A peine cette nouvelle s'était-elle répandue que les délégations et les gens, en foule, se rendirent au domicile du défunt pour présenter leurs condoléances à sa famille et à ses nombreux amis, et exprimer leur affliction et leur douleur pour la perte d'un "jeune" qui était à la tête de la jeunesse active, agissante et pleine d'aptitudes, et qui a donné pendant sa courte vie les preuves d'une rare capacité et d'une incomparable activité.
Les obsèques du cher disparu se sont déroulées au milieu d'une foule composée de gens de toutes les classes. Le corps - que Dieu le couvre de sa miséricorde - était recouvert d'un drapeau marocain et entouré de nos frères nationalistes venus de Casablanca, Rabat, Kénitra et d'un grand nombre de hautes personnalités marocaines dont quelques vizirs et de hauts fonctionnaires.
S.E. le Résident Général, le Général Noguès, s'était fait représenter aux obsèques par deux membres de son cabinet: le capitaine de Battesti et le capitaine Kittani. Le commandant Olie représentait le Directeur des Affaires Politiques. Etaient également présents le capitaine Charles Dominique, chef du Bureau de la Presse arabe et les autorités locales de Rabat-Salé, ainsi que les Ulémas et les notables ayant à leur tête S.E. le Pacha de Salé.
Le très savant Mufti Boubker Zniber prononça quelques mots sur la tombe du disparu, puis le Fqih Mohammed Ghazi prit la parole au nom de nos frères nationalistes. Le poète Abdelghani Skirej lut un magnifique poème. Enfin, l'ami du cher disparu, Boubker Kadiri, parla à son tour. Ses paroles produisirent une profonde émotiion. La plupart des gens présents pleuraient et l'on entendait s'élever le bruit de leurs sanglots.

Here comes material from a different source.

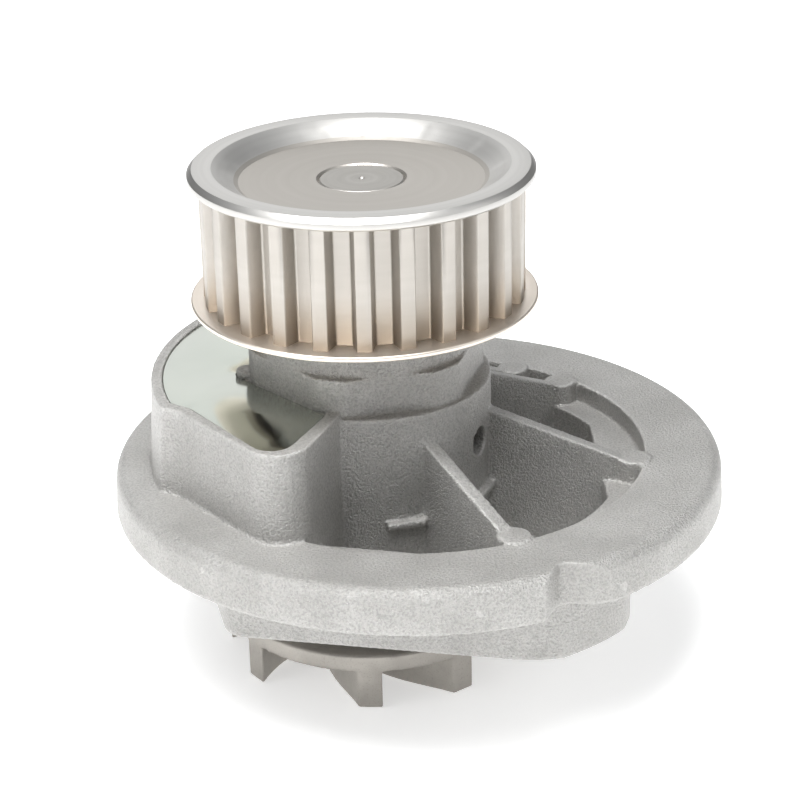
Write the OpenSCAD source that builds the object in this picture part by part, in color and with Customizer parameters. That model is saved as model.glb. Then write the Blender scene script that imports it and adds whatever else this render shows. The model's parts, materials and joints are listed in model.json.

Quelques heures à peine après le décès, parvenaient de nombreux télégrammes de condoléances envoyés de différents points du pays à l'occasion de ce malheur.
Au nom de la famille "Almaghrib", des parents et des nombreux amis du défunt, nous les remercions tous d'avoir compati de tout coeur à ce grand malheur. Nous présentons nos plus vives condoléances à nos compatriotes marocains et leur envoyons nos consolations pour l'épreuve qui les a frappés. Nous demandons à Dieu le Clément qu'Il reçoive le défunt dans le sein de Sa Miséricorde et lui accorde le pardon.